De temps à autre, Jules Marcou éprouvait cependant le besoin de venir se retremper dans la vieille Europe. C'est ainsi qu'en 1869, il fut conduit à porter sur trois institutions scientifiques françaises, - le Corps des mines, le Muséum national d'histoire naturelle et l'Académie des sciences - un avis décapant dans un pamphlet sulfureux intitulé De la science en France, qui ne lui valut pas que des amis ! Une vingtaine d'années plus tard, il récidiva, cette fois dans son pays d'adoption, en s'en prenant à l'U.S. Geological Survey (1892).

Voilà donc un portrait très complet d'une personnalité marquante aux diverses facettes, certes un peu oubliée aujourd'hui, mais dont les auteurs se sont unis pour retracer l'itinéraire complexe.

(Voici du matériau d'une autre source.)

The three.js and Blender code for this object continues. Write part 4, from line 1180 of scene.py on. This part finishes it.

L'un d'eux s'est plus particulièrement intéressé au jeune Jurassien fantasque, le second faisant revivre le géologue dont les travaux scientifiques imposaient le respect, mais dont les prises de position véhémentes secouèrent plusieurs fois la communauté scientifique.

En conclusion, une biographie qui honore ses auteurs et dont on aimerait qu'elle suscite des vocations car un certain nombre de géologues français d'envergure attendent encore leur biographe.

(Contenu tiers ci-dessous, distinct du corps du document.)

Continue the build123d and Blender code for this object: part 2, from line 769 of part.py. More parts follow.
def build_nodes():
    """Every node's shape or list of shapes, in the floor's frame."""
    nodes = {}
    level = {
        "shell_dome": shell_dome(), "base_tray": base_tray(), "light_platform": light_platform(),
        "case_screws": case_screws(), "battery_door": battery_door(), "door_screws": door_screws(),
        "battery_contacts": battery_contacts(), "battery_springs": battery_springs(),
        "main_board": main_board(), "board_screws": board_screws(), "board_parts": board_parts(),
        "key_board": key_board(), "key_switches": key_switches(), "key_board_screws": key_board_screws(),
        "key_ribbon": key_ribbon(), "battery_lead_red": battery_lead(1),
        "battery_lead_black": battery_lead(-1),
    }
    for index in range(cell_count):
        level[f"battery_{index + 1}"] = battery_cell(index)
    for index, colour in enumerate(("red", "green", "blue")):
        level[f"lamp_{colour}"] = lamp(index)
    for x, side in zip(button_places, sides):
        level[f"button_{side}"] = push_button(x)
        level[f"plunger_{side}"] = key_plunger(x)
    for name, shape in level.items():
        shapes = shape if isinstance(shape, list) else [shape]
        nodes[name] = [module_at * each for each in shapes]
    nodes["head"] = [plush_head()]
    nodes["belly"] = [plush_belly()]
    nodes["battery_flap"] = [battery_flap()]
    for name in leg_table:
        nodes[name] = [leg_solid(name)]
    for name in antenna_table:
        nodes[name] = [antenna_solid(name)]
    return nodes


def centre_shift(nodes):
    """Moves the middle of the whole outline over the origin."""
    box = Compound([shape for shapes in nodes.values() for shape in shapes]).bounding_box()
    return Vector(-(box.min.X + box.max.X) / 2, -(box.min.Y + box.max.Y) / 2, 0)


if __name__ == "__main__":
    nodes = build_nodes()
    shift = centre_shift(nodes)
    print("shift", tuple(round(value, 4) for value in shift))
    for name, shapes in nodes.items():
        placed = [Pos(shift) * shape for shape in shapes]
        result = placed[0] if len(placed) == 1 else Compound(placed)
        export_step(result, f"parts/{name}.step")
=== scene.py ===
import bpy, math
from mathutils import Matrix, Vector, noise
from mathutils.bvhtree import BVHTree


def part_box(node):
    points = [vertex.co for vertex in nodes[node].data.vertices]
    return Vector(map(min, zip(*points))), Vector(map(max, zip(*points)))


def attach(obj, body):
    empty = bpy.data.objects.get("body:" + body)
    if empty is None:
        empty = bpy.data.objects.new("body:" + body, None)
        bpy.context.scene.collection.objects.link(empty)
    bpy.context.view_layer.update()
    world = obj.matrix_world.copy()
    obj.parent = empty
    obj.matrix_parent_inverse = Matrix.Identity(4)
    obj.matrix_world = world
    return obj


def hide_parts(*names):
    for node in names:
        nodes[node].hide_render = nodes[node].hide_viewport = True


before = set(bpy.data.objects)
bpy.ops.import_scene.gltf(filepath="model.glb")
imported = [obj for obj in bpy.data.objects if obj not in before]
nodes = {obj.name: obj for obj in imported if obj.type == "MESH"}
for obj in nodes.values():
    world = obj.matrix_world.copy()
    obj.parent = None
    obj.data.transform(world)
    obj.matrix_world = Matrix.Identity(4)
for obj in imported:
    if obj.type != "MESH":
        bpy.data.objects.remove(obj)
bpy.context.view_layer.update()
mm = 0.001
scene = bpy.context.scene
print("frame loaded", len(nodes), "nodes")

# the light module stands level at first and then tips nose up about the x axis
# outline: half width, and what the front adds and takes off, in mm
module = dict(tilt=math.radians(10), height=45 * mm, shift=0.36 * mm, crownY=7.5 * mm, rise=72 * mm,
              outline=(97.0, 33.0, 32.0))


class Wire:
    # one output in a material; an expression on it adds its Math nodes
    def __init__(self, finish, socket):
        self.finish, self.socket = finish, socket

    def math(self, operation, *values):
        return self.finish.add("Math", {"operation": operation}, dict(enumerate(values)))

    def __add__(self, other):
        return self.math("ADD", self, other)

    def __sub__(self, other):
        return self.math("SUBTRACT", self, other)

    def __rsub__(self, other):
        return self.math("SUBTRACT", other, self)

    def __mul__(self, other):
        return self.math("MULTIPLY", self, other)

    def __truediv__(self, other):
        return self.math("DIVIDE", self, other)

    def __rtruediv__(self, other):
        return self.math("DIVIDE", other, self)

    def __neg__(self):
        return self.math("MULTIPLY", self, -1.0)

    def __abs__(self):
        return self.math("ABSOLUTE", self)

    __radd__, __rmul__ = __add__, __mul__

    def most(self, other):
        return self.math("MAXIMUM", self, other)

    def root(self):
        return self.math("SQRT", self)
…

Terminons en signalant une confusion regrettable, bien que compréhensible, entre deux personnages homonymes qui s'appelaient tous deux Jean-André de Luc. Il est évident que Jules Marcou, né en 1824, n'a pas pu rencontrer le célèbre naturaliste genevois décédé en 1817. En revanche, rien ne s'oppose à ce qu'il soit allé à Genève dans les années 1840, et qu'il y ait vu son neveu (1763-1847) qui s'intéressait, entre autres, aux blocs erratiques.